13. In 1962, under Kennedy’s orders, the CIA’s Lucien Conein led an assassination effort that killed President Ngo Dinh Diem of South Vietnam. Diem was a Christian in a largely Buddhist country. We had put Diem in power and kept him there with millions of dollars. This, like our taking out Saddam Husain, let loose chaos in South Vietnam, which ultimately led to full out war, costing American thousands of lives and handing the USA it’ first ever military defeat.

14. In response to the North Vietnamese cutting the Ho Chi Minh Trail through Laos, the CIA brought suitcases of cash to bear, which forced out the freely elected coalition government and installed Prince Souvanna Phouma, whose CIA case officer was a young Yale graduate named Campbell James who saw himself as the viceroy in Laos.

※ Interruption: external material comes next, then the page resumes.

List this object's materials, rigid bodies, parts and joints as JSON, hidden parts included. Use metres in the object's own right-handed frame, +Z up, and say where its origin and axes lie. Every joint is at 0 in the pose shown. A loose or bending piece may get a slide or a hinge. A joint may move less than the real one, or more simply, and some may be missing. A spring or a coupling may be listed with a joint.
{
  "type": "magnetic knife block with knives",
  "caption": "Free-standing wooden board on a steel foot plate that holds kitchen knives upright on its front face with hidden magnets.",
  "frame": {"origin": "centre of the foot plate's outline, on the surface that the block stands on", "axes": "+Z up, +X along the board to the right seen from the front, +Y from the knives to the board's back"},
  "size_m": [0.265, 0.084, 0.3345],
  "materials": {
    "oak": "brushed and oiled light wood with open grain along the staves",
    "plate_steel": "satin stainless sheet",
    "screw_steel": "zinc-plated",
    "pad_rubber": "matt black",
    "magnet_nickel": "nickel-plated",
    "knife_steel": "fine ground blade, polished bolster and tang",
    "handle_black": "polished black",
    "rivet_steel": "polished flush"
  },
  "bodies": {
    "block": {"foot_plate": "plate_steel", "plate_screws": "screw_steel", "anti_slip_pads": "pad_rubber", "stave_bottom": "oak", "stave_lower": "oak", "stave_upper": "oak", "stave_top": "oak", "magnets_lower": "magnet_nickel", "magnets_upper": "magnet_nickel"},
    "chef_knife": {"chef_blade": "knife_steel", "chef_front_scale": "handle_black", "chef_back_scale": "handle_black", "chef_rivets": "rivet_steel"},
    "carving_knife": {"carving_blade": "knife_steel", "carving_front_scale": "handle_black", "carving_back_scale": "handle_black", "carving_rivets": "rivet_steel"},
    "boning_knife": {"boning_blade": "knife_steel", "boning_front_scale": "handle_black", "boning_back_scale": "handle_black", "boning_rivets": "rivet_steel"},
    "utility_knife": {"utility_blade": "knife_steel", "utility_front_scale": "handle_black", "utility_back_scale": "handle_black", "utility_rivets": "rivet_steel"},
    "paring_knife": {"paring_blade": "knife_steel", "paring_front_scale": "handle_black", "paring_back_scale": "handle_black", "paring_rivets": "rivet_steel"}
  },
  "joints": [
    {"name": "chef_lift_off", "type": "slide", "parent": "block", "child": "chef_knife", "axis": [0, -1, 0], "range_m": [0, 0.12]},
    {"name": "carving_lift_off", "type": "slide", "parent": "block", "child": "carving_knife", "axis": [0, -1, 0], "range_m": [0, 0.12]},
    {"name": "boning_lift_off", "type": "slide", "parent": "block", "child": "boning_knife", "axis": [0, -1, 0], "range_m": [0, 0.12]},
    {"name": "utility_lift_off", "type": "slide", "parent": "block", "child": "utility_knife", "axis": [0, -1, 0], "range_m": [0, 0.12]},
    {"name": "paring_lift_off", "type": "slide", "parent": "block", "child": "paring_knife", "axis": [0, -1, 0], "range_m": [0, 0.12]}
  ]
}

The CIA poured millions more into arming commando forces called The Hmong commanded by a mountain tribesman named Vang Pao and overtly attempted to start a hot war in Loas.

15. In Thailand, the US overturned the local government and established a military/police state. The head of the national police, supported by the CIA, was “an opium king”, and the military commander controlled Bangkok’s whorehouses. Thailand remained under military dictatorship for more than a decade, ruled under martial law. Even after elections were called, the CIA dumped many millions of dollars more to fix the elections and keep the same junta in power.

This is just a ten year period in the history of the CIA. Weiner’s book goes on to describe just this sort of activity up to the present. Like I said. I think every American should read this book.

1 comment:

  1. Bob,

    I agree that Legacy of Ashes is a great book indeed. Having a particular connection to Brazil through Priscila, I noted a few key and disturbing details that you did not mention with respect to the CIA's involvement in Brazil. Kennedy had actually authorized several million in special funds to essentially pay for the assination of Joao Goulart--fortunately, this turned out to be unnecessary.